Maritza Davila, councilwoman at-large, who works at the Passaic County Community College, favor the measure, stating that her employer uses direct deposit. She said she does not even see paper paystubs and has to print them out by logging into a portal provided by payroll provider ADP.

The resolution states direct deposit will reduce incidences of lost or stolen checks, allow for greater control over payroll expenses, and grant city employees more timely payment and reduced clearance time for checks.

“It’s governmental interference,” said Morris. “I don’t like people telling me what to do with my money.”

Morris invoked a clause in the resolution to demand a separate resolution which will exempt him from receiving his pay via direct deposit. Seasonal and temporary employees will be exempted from the force direct deposit, according to the resolution.

Employees who wish to be excluded must request it in writing. The council will then pass a resolution exempting the particular employee from the direct deposit mandate.

As the discussion dragged on Tavarez complained the council was wasting its time on an unimportant issue. He said most institutions no longer print checks because it’s a huge waste of money.

An exasperated McKoy retorted Tavarez stating the decision being made at the council will impact the lives of many employees. Tavarez said the city should be going towards paperless payroll where employees do not get checks or paystubs, but must login to a website to obtain it themselves.

“What’s the matter with you guys? What’s the matter with you?” responded a visibly angry McKoy at Tavarez’s comments.

Tavarez said in this day and age most people have a bank account. He said majority of people in the United States have internet access.
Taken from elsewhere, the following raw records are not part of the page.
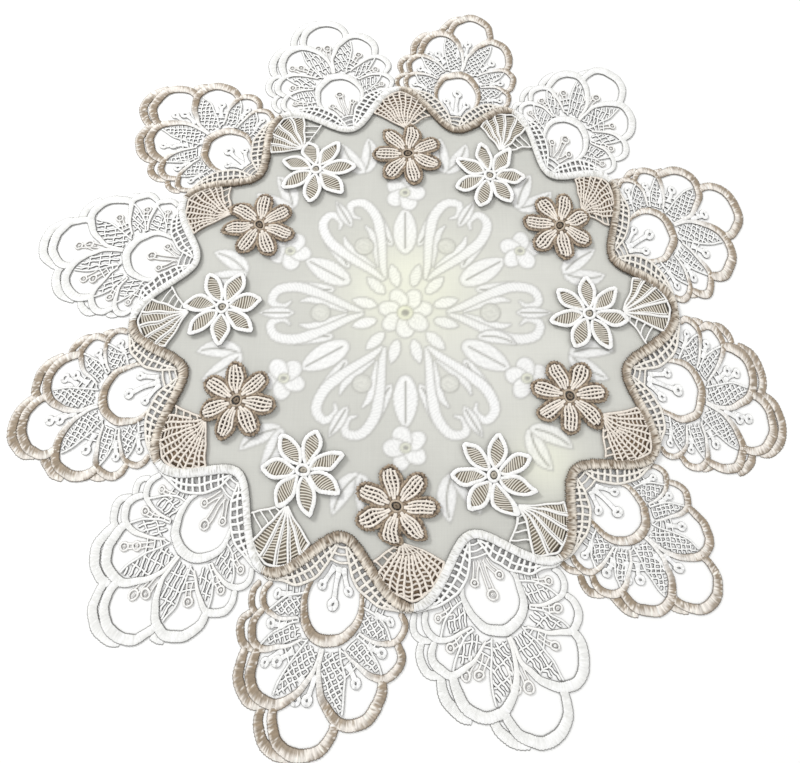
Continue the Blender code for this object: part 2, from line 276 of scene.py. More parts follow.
class Lace:
    """Gathers strands, in millimetres, into one mesh with thread
    coordinates, colours and a map with each strand in a strip of its own."""

    def __init__(self, seed, wobble=0.3, angle_deg=90.0):
        self.random = np.random.default_rng(seed)
        self.wobble = wobble
        self.angle_deg = angle_deg
        self.waves = [
            (
                self.random.uniform(0.18, 0.6, 2) * self.random.choice([-1, 1], 2),
                self.random.uniform(0, 2 * pi),
                self.random.uniform(0, 2 * pi),
            )
            for _ in range(5)
        ]
        self.points, self.tints, self.threads = [], [], []
        self.quads, self.tris, self.strips = [], [], []
        self.count = 0

    def bent(self, points):
        """The small waywardness of hand-guided thread."""
        made = np.array(points, float)
        for wave, one, two in self.waves:
            phase = points[:, :2] @ wave
            made[:, 0] += self.wobble * 0.42 * np.sin(phase + one)
            made[:, 1] += self.wobble * 0.42 * np.cos(phase + two)
        return made

    def sweep(self, line, section, half_width, height, tints, closed=False, s=None):
        """line is (n, 3); half_width and height are per row; tints is one
        colour per section point, (m, 3), or per row and point, (n, m, 3)."""
        line = np.asarray(line, float)
        n, m = len(line), len(section)
        if closed:
            heading = np.roll(line, -1, 0) - np.roll(line, 1, 0)
        else:
            heading = np.gradient(line, axis=0)
        heading /= np.maximum(np.linalg.norm(heading, axis=1, keepdims=True), 1e-9)
        side = np.column_stack([heading[:, 1], -heading[:, 0], np.zeros(n)])
        side /= np.maximum(np.linalg.norm(side, axis=1, keepdims=True), 1e-9)
        up = np.cross(side, heading)
        half_width = np.broadcast_to(half_width, n)
        height = np.broadcast_to(height, n)
        grid = (
            line[:, None]
            + side[:, None] * (section[None, :, 0, None] * half_width[:, None, None])
            + up[:, None] * (section[None, :, 1, None] * height[:, None, None])
        )
        tints = np.broadcast_to(tints, (n, m, 3))
        if s is None:
            gaps = np.linalg.norm(np.diff(line, axis=0), axis=1)
            s = np.concatenate([[0.0], np.cumsum(gaps)])
        seed = self.random.uniform(0, 10)
        thread = np.stack(
            [
                np.broadcast_to(s[:, None], (n, m)),
                np.broadcast_to(section[None, :, 0], (n, m)),
                np.full((n, m), seed),
            ],
            axis=2,
        )
        base = self.count
        self.points.append(grid.reshape(-1, 3))
        self.tints.append(tints.reshape(-1, 3))
        self.threads.append(thread.reshape(-1, 3))
        self.count += n * m
        rows = np.arange(n if closed else n - 1)
        after = (rows + 1) % n
        cols = np.arange(m)
        right = (cols + 1) % m
        quads = np.stack(
            [
                base + rows[:, None] * m + cols[None],
                base + after[:, None] * m + cols[None],
                base + after[:, None] * m + right[None],
                base + rows[:, None] * m + right[None],
            ],
            axis=2,
        )
        edge = np.linalg.norm(
            (section - np.roll(section, -1, axis=0))
            * np.array([half_width.mean(), height.mean()]),
            axis=1,
        )
        around = np.concatenate([[0.0], np.cumsum(edge)])
        reach = (
            float(s[-1] + (np.linalg.norm(line[0] - line[-1]) if closed else 0.0))
            + 1e-6
        )
        u = np.append(s, reach) if closed else np.asarray(s)
        cap = 0.0 if closed else 0.4
        uv = np.stack(
            [
                np.stack([u[rows][:, None] + 0 * cols, 0 * rows[:, None] + around[cols]], 2),
                np.stack([u[rows + 1][:, None] + 0 * cols, 0 * rows[:, None] + around[cols]], 2),
                np.stack([u[rows + 1][:, None] + 0 * cols, 0 * rows[:, None] + around[cols + 1]], 2),
                np.stack([u[rows][:, None] + 0 * cols, 0 * rows[:, None] + around[cols + 1]], 2),
            ],
            axis=2,
        )
        uv[..., 0] += cap
        tri_faces, tri_uv = [], []
        if not closed:
            for row, push in ((0, -1), (n - 1, 1)):
                tip = line[row] + heading[row] * push * half_width[row] * 0.45
                tip = tip + up[row] * height[row] * 0.3
                self.points.append(tip[None])
                self.tints.append(tints[row].mean(axis=0)[None])
                self.threads.append(np.array([[s[row], 0.0, seed]]))
                centre = self.count
                self.count += 1
                for k in range(m):
                    k2 = (k + 1) % m
                    one, two = base + row * m + k, base + row * m + k2
                    at = u[row] + cap
                    where = [
                        (at, around[k]),
                        (at, around[k + 1]),
                        (at + push * cap, (around[k] + around[k + 1]) / 2),
                    ]
                    if push < 0:
                        tri_faces.append((one, two, centre))
                        tri_uv.append(where)
                    else:
                        tri_faces.append((two, one, centre))
                        tri_uv.append([where[1], where[0], where[2]])
        self.quads.append(quads.reshape(-1, 4))
        self.tris.append(np.array(tri_faces, int).reshape(-1, 3))
        self.strips.append(
            (
                reach + 2 * cap,
                float(around[-1]),
                uv.reshape(-1, 4, 2),
                np.array(tri_uv, float).reshape(-1, 3, 2),
            )
        )

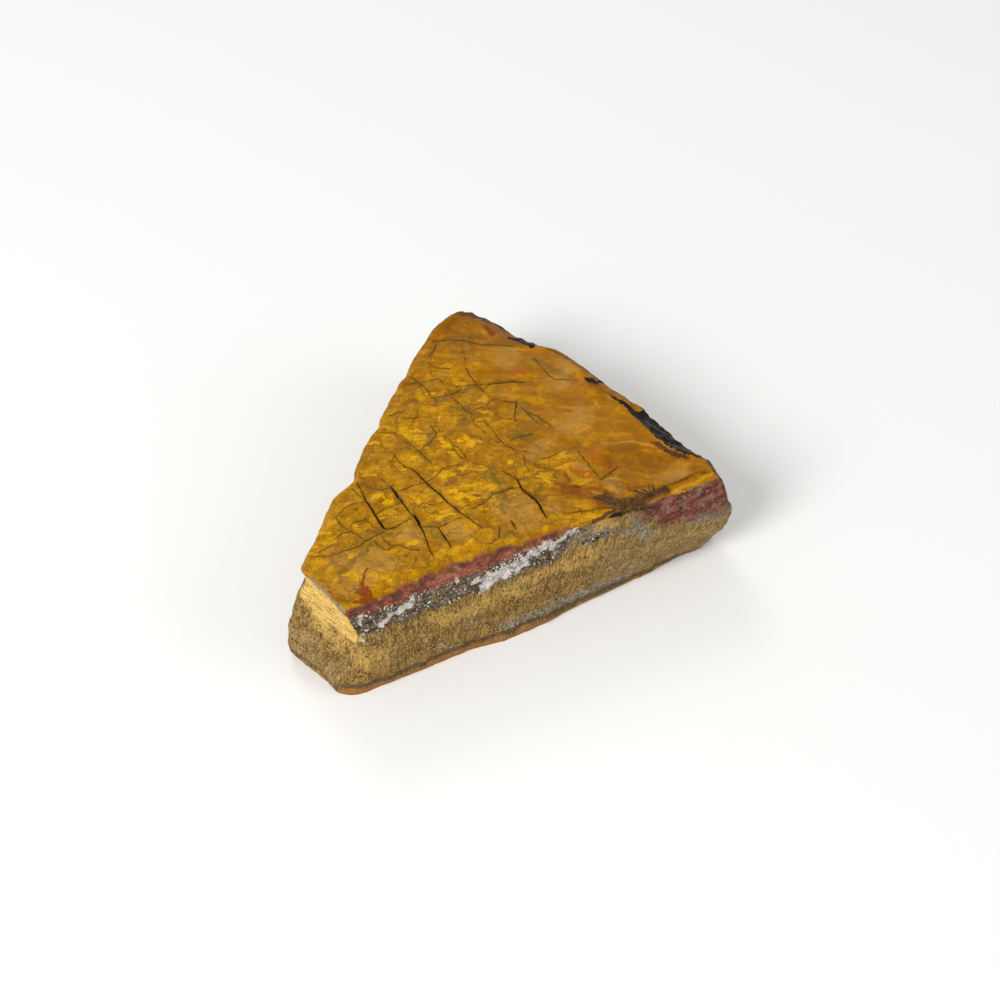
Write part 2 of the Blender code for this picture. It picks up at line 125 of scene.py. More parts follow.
# edge of the top face, anticlockwise: x, y, width of its sloping border and how far that drops
rimTable = [
    (-37.8, -32.0, 1.2, 0.7), (-34.0, -32.6, 1.8, 1.0), (-24.0, -32.4, 3.6, 1.3),       # front face
    (-14.0, -32.6, 5.0, 1.4), (-6.0, -32.2, 3.4, 1.2), (2.0, -32.4, 2.3, 1.0),
    (10.0, -31.9, 2.4, 0.9), (18.0, -32.3, 1.8, 0.8), (26.0, -32.6, 1.0, 0.7),
    (34.0, -32.8, 0.8, 0.5), (39.6, -32.8, 0.8, 0.5), (41.8, -32.2, 0.6, 0.4),          # right-hand corner
    (42.2, -28.4, 1.0, 0.9), (42.3, -24.8, 2.7, 2.2), (41.2, -20.8, 3.6, 2.6),          # black border
    (40.4, -16.0, 4.1, 2.7), (39.6, -11.6, 4.3, 2.6), (38.9, -7.1, 4.6, 2.1),
    (37.0, -3.4, 3.8, 1.6), (35.4, 1.2, 2.6, 1.1), (34.2, 3.8, 0.7, 0.4),
    (33.4, 7.4, 0.5, 0.3), (32.4, 10.9, 0.5, 0.3), (31.2, 14.4, 0.5, 0.3),
    (29.2, 16.6, 0.6, 0.4), (28.4, 19.2, 1.8, 1.2), (27.7, 21.9, 3.6, 2.0),
    (26.3, 24.2, 3.6, 2.1), (25.4, 28.1, 3.8, 2.0), (23.8, 30.9, 3.5, 1.8),
    (21.8, 33.6, 2.6, 1.3), (19.3, 34.8, 1.3, 0.6), (16.6, 34.2, 0.5, 0.3),             # apex
    (11.6, 31.9, 0.5, 0.3), (8.0, 28.7, 0.5, 0.3), (4.0, 25.4, 0.5, 0.3),               # long back edge
    (1.2, 22.6, 0.6, 0.4), (0.2, 21.2, 0.6, 0.4), (-2.0, 19.9, 0.5, 0.3),
    (-3.2, 18.2, 0.5, 0.3), (-5.4, 16.6, 0.5, 0.3), (-8.0, 13.8, 0.5, 0.3),
    (-10.1, 11.8, 0.6, 0.4), (-11.0, 10.0, 0.6, 0.4), (-12.4, 9.2, 0.5, 0.3),
    (-16.2, 6.0, 0.5, 0.3), (-20.0, 1.5, 0.5, 0.3), (-21.0, 0.2, 0.6, 0.4),
    (-21.6, -1.4, 0.6, 0.4), (-24.4, -2.9, 0.5, 0.3), (-27.2, -4.0, 0.5, 0.3),
    (-30.4, -7.4, 0.5, 0.3), (-32.4, -9.9, 0.5, 0.3), (-35.0, -12.8, 0.5, 0.3),
    (-38.2, -15.9, 0.5, 0.3), (-40.2, -17.9, 0.5, 0.3), (-40.4, -19.4, 0.5, 0.3),       # back-left corner
    (-39.3, -22.4, 0.5, 0.3), (-38.4, -26.2, 0.5, 0.3), (-38.0, -29.4, 0.6, 0.4),       # thin lip of the end
]

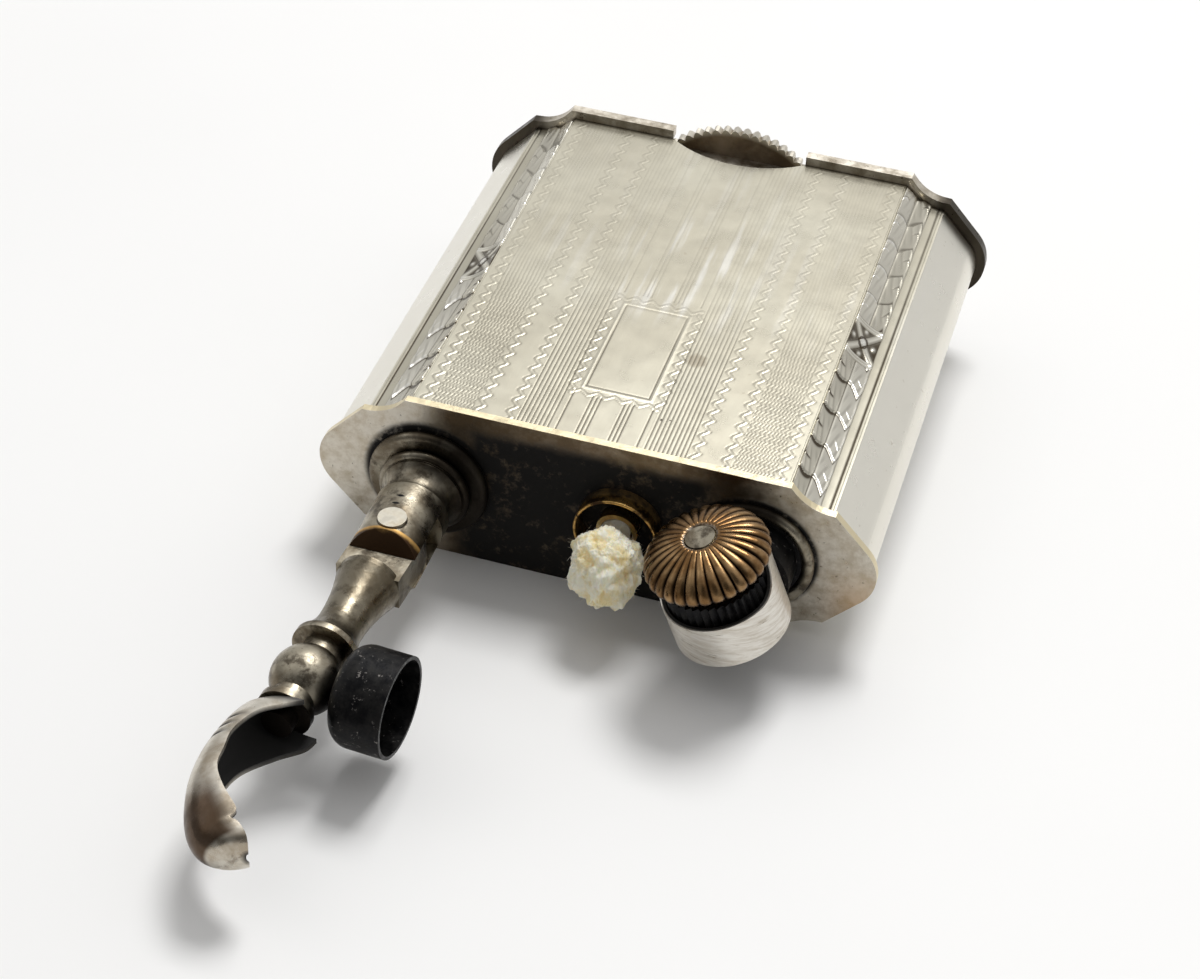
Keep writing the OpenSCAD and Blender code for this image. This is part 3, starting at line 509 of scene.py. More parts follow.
def tuft_shape(n):
    """A point of the tuft's surface in the direction n, from the plate with +Z out of the top."""
    lump = noise.fractal(n * 1.3 + Vector((3.1, 0.4, 7.7)), 0.9, 2.0, 3) * 0.2
    folds = Vector((n.x * 5.5, n.y * 2.2, n.z * 5.5)) + Vector((1.7, 5.2, 0.3))
    torn = noise.fractal(folds, 0.7, 2.1, 4) * 0.07
    crumb = noise.fractal(n * 12.0, 0.8, 2.2, 3) * 0.012
    grow = 1 + lump + torn + crumb
    x, up, out = (part * half * grow for part, half in zip(n, TUFT_HALF))
    neck = smoothstep(-2.9, -0.9, out)
    x = x * (0.42 + 0.58 * neck) + 0.2 * neck
    up = up * (0.42 + 0.58 * neck) - 0.55 * neck - 0.12 * max(out, 0)
    away = math.hypot(x, up)
    if away > TUFT_SNUG:
        spare = TUFT_ROOM - TUFT_SNUG
        kept = (TUFT_SNUG + spare * math.tanh((away - TUFT_SNUG) / spare)) / away
        x, up = x * kept, up * kept
    return Vector((x, up, max(TUFT_MIDDLE + out, WICK_OUT + 0.02)))


THIRDS = (0, 2.094, 4.189)  # Of a full turn, for fibres of three sides


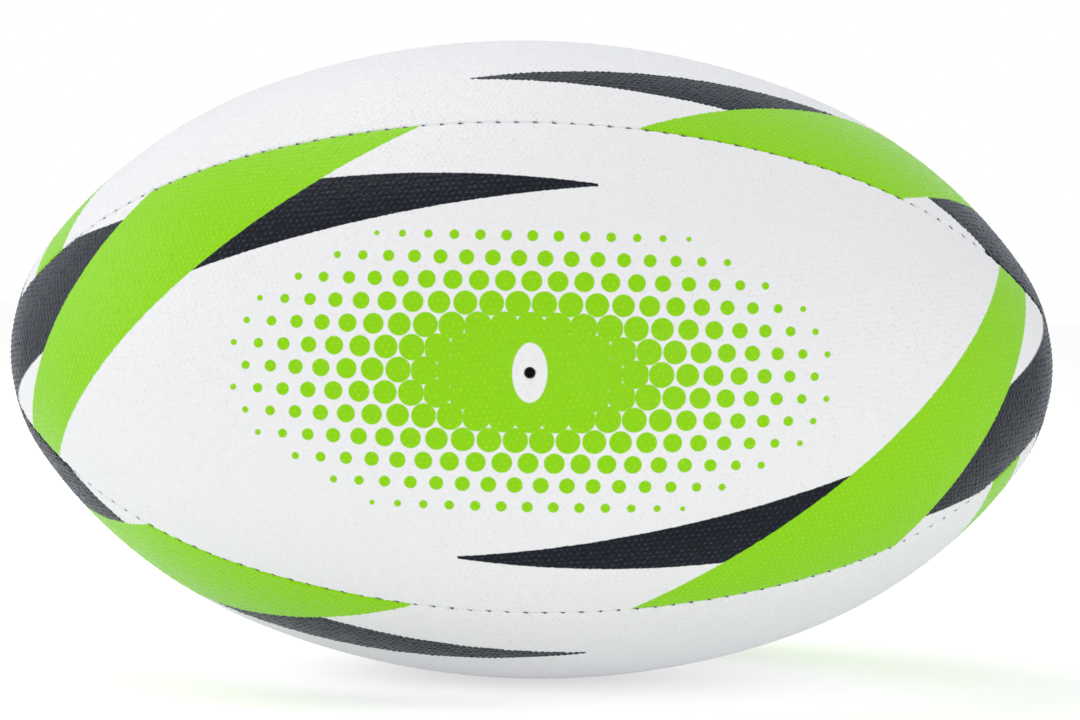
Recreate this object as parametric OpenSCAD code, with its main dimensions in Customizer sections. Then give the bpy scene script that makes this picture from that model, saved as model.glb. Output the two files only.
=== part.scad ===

“I’m talking about Paterson,” said McKoy mentioning the large number of residents who live in poverty. 29.1-percent of city residents or almost 43,000 Patersonians live below the poverty level, according U.S. Census estimates.

The Federal Deposit Insurance Corporation (FDIC) in a 2013 survey estimated 9.6 million American households or 7.7-percent of households in the United States do not have bank accounts or were considered unbanked.

African-Americans and Latinos – the two largest segment of Paterson’s population – are among the most unbanked groups in the country. The survey found almost 18-percent of Latino and 20.4-percent of Black households did not have bank accounts.

“We have to be cognizant that not everyone is at the level of sophistication or technology command that we are,” said McKoy. “I don’t think we can go and presume that everyone has a checking account, everyone has a computer, everyone has internet access, and everyone can dial up into a system and get their information.”

Pou said the city will assist employees to obtain bank accounts by inviting a financial institutions to a municipal bank fair.

“We’re not going to create any kind of chaos,” said Pou.

The resolution to mandate direct deposit for city employees will be voted on during the council’s next regular meeting on September 15th, 2015.